┌──
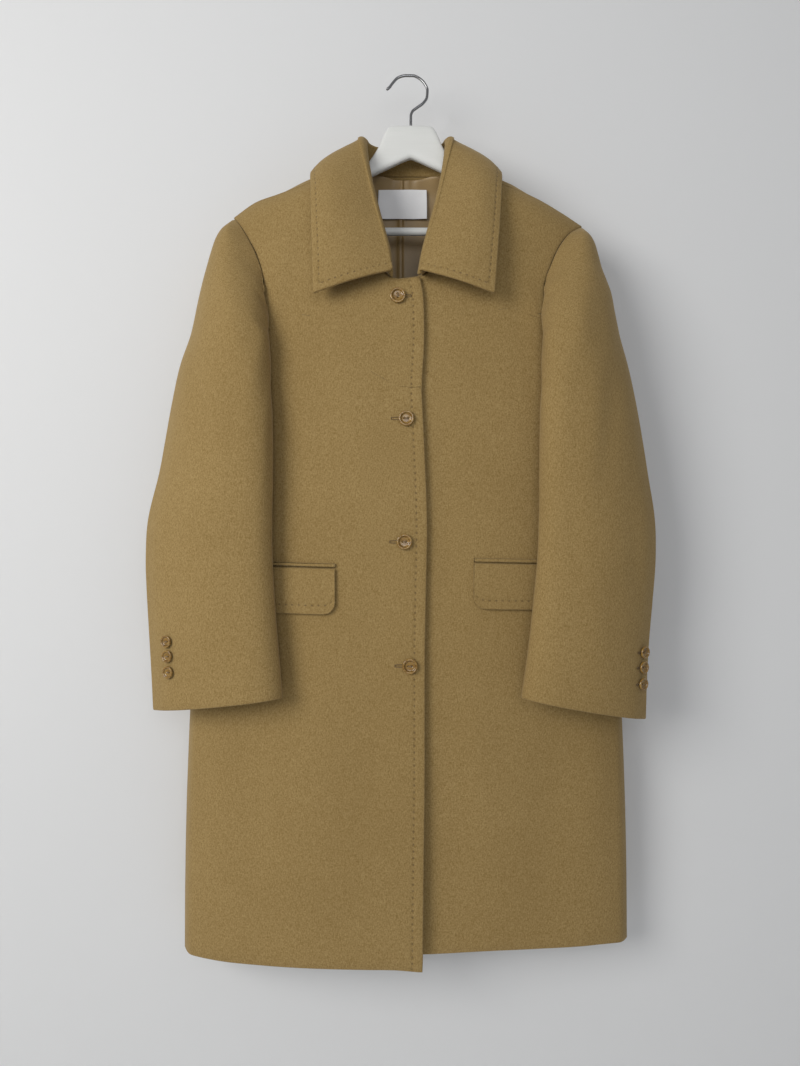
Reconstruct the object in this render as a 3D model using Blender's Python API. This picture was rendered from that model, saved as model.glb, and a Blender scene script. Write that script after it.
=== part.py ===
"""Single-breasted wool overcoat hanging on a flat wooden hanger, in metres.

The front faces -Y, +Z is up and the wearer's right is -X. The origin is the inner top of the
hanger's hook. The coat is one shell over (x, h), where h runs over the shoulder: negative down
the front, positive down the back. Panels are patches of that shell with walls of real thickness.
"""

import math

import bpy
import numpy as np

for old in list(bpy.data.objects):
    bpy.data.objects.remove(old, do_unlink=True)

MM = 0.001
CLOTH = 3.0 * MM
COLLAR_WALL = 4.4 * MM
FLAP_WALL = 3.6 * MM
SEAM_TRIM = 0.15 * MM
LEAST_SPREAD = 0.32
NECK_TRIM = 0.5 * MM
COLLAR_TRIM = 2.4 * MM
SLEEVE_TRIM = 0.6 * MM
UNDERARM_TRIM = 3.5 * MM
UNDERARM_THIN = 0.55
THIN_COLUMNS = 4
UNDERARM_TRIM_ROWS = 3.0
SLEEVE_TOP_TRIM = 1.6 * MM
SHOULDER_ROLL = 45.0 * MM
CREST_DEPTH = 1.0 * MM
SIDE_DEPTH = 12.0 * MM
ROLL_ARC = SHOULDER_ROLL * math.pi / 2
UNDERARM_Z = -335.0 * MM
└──
**What the task asks**: Each line of the material must be restated exactly.

**Solution for this task**:
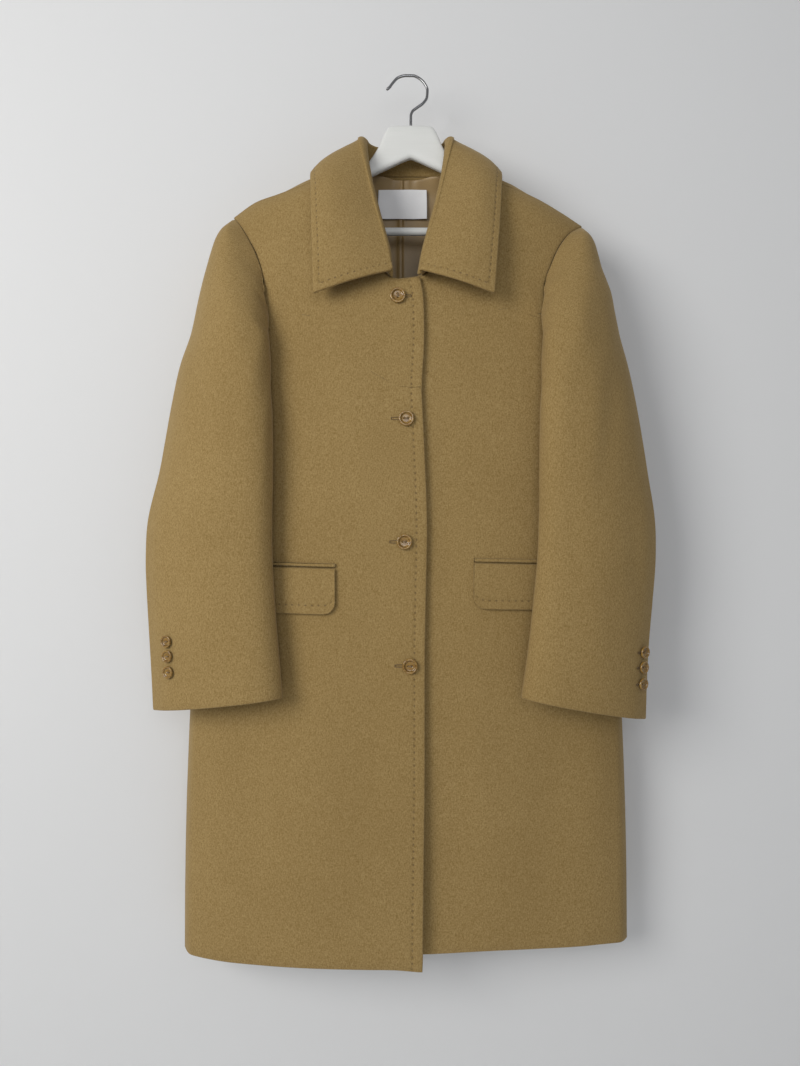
Reconstruct the object in this render as a 3D model using Blender's Python API. This picture was rendered from that model, saved as model.glb, and a Blender scene script. Write that script after it.
=== part.py ===
"""Single-breasted wool overcoat hanging on a flat wooden hanger, in metres.

The front faces -Y, +Z is up and the wearer's right is -X. The origin is the inner top of the
hanger's hook. The coat is one shell over (x, h), where h runs over the shoulder: negative down
the front, positive down the back. Panels are patches of that shell with walls of real thickness.
"""

import math

import bpy
import numpy as np

for old in list(bpy.data.objects):
    bpy.data.objects.remove(old, do_unlink=True)

MM = 0.001
CLOTH = 3.0 * MM
COLLAR_WALL = 4.4 * MM
FLAP_WALL = 3.6 * MM
SEAM_TRIM = 0.15 * MM
LEAST_SPREAD = 0.32
NECK_TRIM = 0.5 * MM
COLLAR_TRIM = 2.4 * MM
SLEEVE_TRIM = 0.6 * MM
UNDERARM_TRIM = 3.5 * MM
UNDERARM_THIN = 0.55
THIN_COLUMNS = 4
UNDERARM_TRIM_ROWS = 3.0
SLEEVE_TOP_TRIM = 1.6 * MM
SHOULDER_ROLL = 45.0 * MM
CREST_DEPTH = 1.0 * MM
SIDE_DEPTH = 12.0 * MM
ROLL_ARC = SHOULDER_ROLL * math.pi / 2
UNDERARM_Z = -335.0 * MM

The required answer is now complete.